In the Coffin Texts one form of the Ba that comes into existence after death is corporeal, eating, drinking and copulating. Louis Žabkar argued that the Ba is not part of the person but is the person himself, unlike the soul in Greek, or late Judaic, Christian or Muslim thought. The idea of a purely immaterial existence was so foreign to Egyptian thought that when Christianity spread in Egypt they borrowed the Greek word psyche to describe the concept of soul and not the term Ba. Žabkar concludes that so particular was the concept of Ba to ancient Egyptian thought that it ought not to be translated but instead the concept be footnoted or parenthetically explained as one of the modes of existence for a person.
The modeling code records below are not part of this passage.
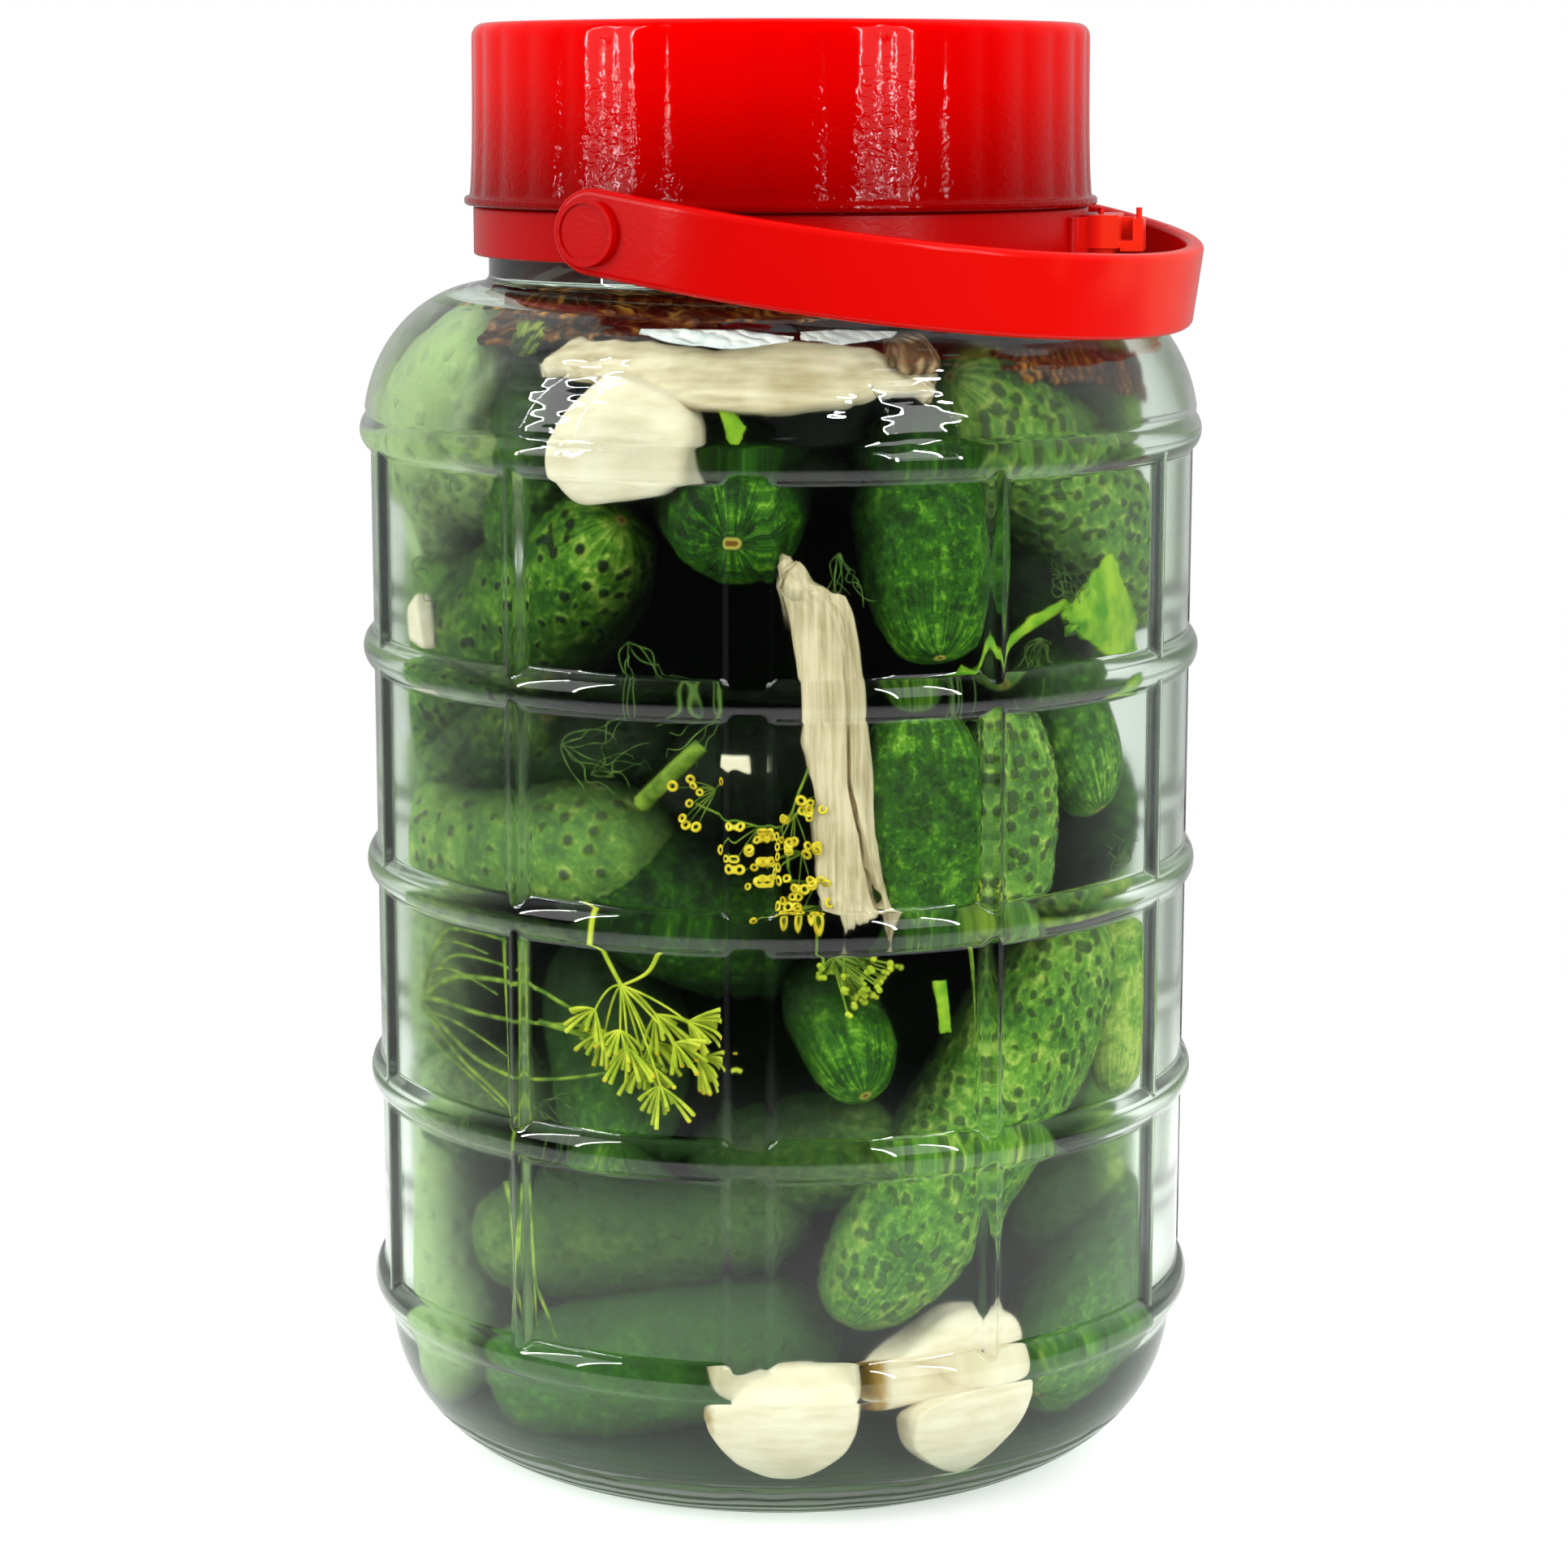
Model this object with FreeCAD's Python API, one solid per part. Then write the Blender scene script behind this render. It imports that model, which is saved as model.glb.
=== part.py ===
"""Large glass pickle jar with a red screw lid, a collar and a swinging strap handle.

The frame is in millimetres: +Z is up, and the origin is the centre of the jar's base on
the surface it stands on. +X runs along the handle's pivot axis, and the handle is folded
down towards -Y. One STEP file is written for each piece.
"""
import FreeCAD, Part
import math
import os

# ---------------------------------------------------------------- driving dimensions

# Glass body
BODY_R = 97.5              # outside radius of the panels between the rings
WALL = 4.0                 # thickness of the glass side wall
FLOOR = 8.0                # thickness of the glass floor, measured from the table
BEARING_R = 64.0           # outer edge of the flat ring that the jar stands on
BEARING_W = 9.0            # width of that flat ring
PUSH_UP = 3.0              # how far the middle of the base is domed up
HEEL_H = 33.0              # height of the rounded heel
HEEL_TOP_INSET = 1.5       # the heel meets the lowest ring this far inside the panels

# Hoops and upright ribs moulded on the glass
RING_COUNT = 5
RING_FIRST_Z = 40.3        # height of the lowest ring's crest
RING_PITCH = 51.6
RING_PROUD = 2.5
RING_H = 9.5
RIB_COUNT = 11
RIB_FIRST_DEG = 205.9      # direction of one rib, anticlockwise from +X
RIB_W = 7.0
RIB_PROUD = 1.9

# Shoulder and neck
SHOULDER_H = 34.0          # from the top ring's crest to the foot of the neck
NECK_R = 69.0
NECK_WALL = 4.0
NECK_SHOWN = 6.6           # bare neck between its foot and the collar
NECK_FILLET = 2.5
RIM_FILLET = 1.5

# Brine
BRINE_BELOW_NECK = 7.0     # the brine's level, below the foot of the neck
FILL_GAP = 0.3             # clearance between the brine and the glass

# Screw lid
SEAT_GAP = 0.3             # clearance where two pieces rest on or ring each other
THREAD_GAP = 2.1           # room for the screw thread between neck and skirt
LID_TOP = 2.4              # thickness of the lid's top
LID_DROP = 39.4            # from the lid's underside down to its open edge
LID_WALL = 2.2             # thickness of the skirt at its foot
LID_TAPER = 0.9            # how much smaller the skirt is at the top
LID_FLANGE_PROUD = 1.3
LID_FLANGE_H = 2.0
LID_CORNER = 3.5
LID_PANEL_SINK = 1.0       # the top is sunk this far inside its rim
LID_RIM_W = 6.0
LOBE_COUNT = 36            # shallow grip lobes round the skirt
LOBE_DEPTH = 0.55          # from a lobe's crown in to the crease beside it
LOBE_FIRST_DEG = 8.5       # direction of one crease, anticlockwise from +X

# Collar round the neck, under the lid
COLLAR_T = 3.2
COLLAR_H = 11.3
COLLAR_EDGE = 0.6          # rounding of the collar's outer edges

# Pivot lugs of the collar
PIVOT_DROP = 4.1           # the pivot axis lies this far below the lid's open edge
LUG_GAP = 0.6              # between the lid's flange and a lug
LUG_R = 8.5
LUG_T = 4.2
LUG_FOOT_W = 15.0
LUG_FOOT_SINK = 1.5        # how deep the lug's foot reaches into the collar band

# Handle: a flat strap bent to a U, with a round stud and a button at each end
STRAP_T = 4.3
STRAP_W = 19.0
STRAP_EDGE = 1.5
SWING_GAP = 4.4            # between the lid's top corner and the strap as it swings over
FOLD_GAP = 3.4             # height of the folded strap above the glass shoulder
STUD_R = 4.0
STUD_GAP = 0.1             # running clearance round the stud
BUTTON_R = 7.4
BUTTON_H = 2.0
BUTTON_RIM_W = 1.1
BUTTON_RIM_H = 0.5

# Closure of the collar: a clasp block with a tongue
CLASP_DEG = 292.0          # direction of the clasp, anticlockwise from +X
CLASP_LEN = 24.0           # along the collar
CLASP_PROUD = 7.8
CLASP_Z_LOW = 2.0          # from the collar's lower edge up to the block
CLASP_H = 7.6
CLASP_FOOT_INSET = 1.6
TONGUE_LEN = 14.0
TONGUE_PROUD = 5.3         # beyond the clasp block
TONGUE_T = 2.4
NIB_R = 0.7
NIB_H = 1.4
PAD_PROUD = 1.8            # thickened stretch of the collar beside the clasp
PAD_DEG = 17.0

# ---------------------------------------------------------------- derived places

ring_z = [RING_FIRST_Z + i * RING_PITCH for i in range(RING_COUNT)]
shoulder_z = ring_z[-1]
neck_z = shoulder_z + SHOULDER_H
rim_z = neck_z + NECK_SHOWN + COLLAR_H + LID_DROP
brine_z = neck_z - BRINE_BELOW_NECK

lid_under_z = rim_z + SEAT_GAP
lid_top_z = lid_under_z + LID_TOP
lid_edge_z = lid_under_z - LID_DROP
lid_inner_r = NECK_R + THREAD_GAP
skirt_r = lid_inner_r + LID_WALL
lid_head_r = skirt_r - LID_TAPER
flange_r = skirt_r + LID_FLANGE_PROUD

collar_r = NECK_R + SEAT_GAP + COLLAR_T
collar_top_z = lid_edge_z - SEAT_GAP
collar_low_z = collar_top_z - COLLAR_H
clasp_out_r = collar_r + CLASP_PROUD
tongue_out_r = clasp_out_r + TONGUE_PROUD

pivot_z = lid_edge_z - PIVOT_DROP
lug_in_x = flange_r + LUG_GAP
lug_out_x = lug_in_x + LUG_T
leg_in_x = lug_out_x + SEAT_GAP
leg_out_x = leg_in_x + STRAP_T
leg_len = lid_top_z - pivot_z - math.sqrt(leg_in_x ** 2 - lid_head_r ** 2) + SWING_GAP

UP = FreeCAD.Vector(0, 0, 1)
ORIGIN = FreeCAD.Vector(0, 0, 0)


def at(r, z):
    """A point of a lathe profile, drawn in the XZ plane."""
    return FreeCAD.Vector(r, 0, z)


def line(start, end):
    return Part.LineSegment(at(*start), at(*end)).toShape()


def arc(start, middle, end):
    return Part.Arc(at(*start), at(*middle), at(*end)).toShape()


def ellipse_quarter(centre, side_r, rise, upper):
    """A quarter of an upright ellipse, from its side to its top or its bottom."""
    r0, z0 = centre
    tip = z0 + rise if upper else z0 - rise
    side = at(r0 + side_r, z0)
    if side_r >= rise:
        ellipse = Part.Ellipse(side, at(r0, tip), at(r0, z0))
    else:
        ellipse = Part.Ellipse(at(r0, tip), side, at(r0, z0))
    first = ellipse.parameter(side)
    last = ellipse.parameter(at(r0, tip))
    turn = 2 * math.pi
    if (last - first) % turn > math.pi:
        first, last = last, first
    return Part.ArcOfEllipse(ellipse, first, first + (last - first) % turn).toShape()


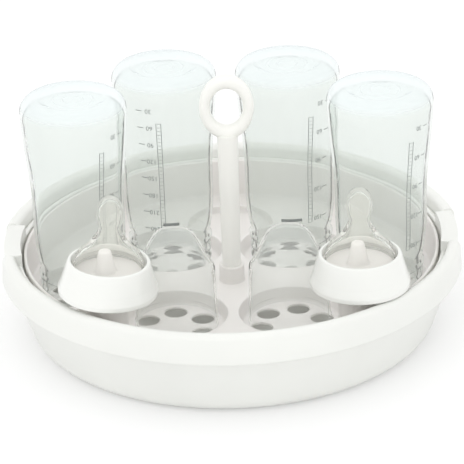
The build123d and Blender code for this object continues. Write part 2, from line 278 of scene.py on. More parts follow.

In another mode of existence the Ba of the deceased is depicted in the Book of Going Forth by Day returning to the mummy and participating in life outside the tomb in non-corporeal form, echoing the solar theology of Re (or Ra) uniting with Osiris each night.
The word 'bau' (b3w), plural of the word ba, meant something similar to 'impressiveness', 'power', and 'reputation', particularly of a deity. When a deity intervened in human affairs, it was said that the 'Bau' of the deity were at work . In this regard, the ruler was regarded as a 'Ba' of a deity, or one deity was believed to be the 'Ba' of another.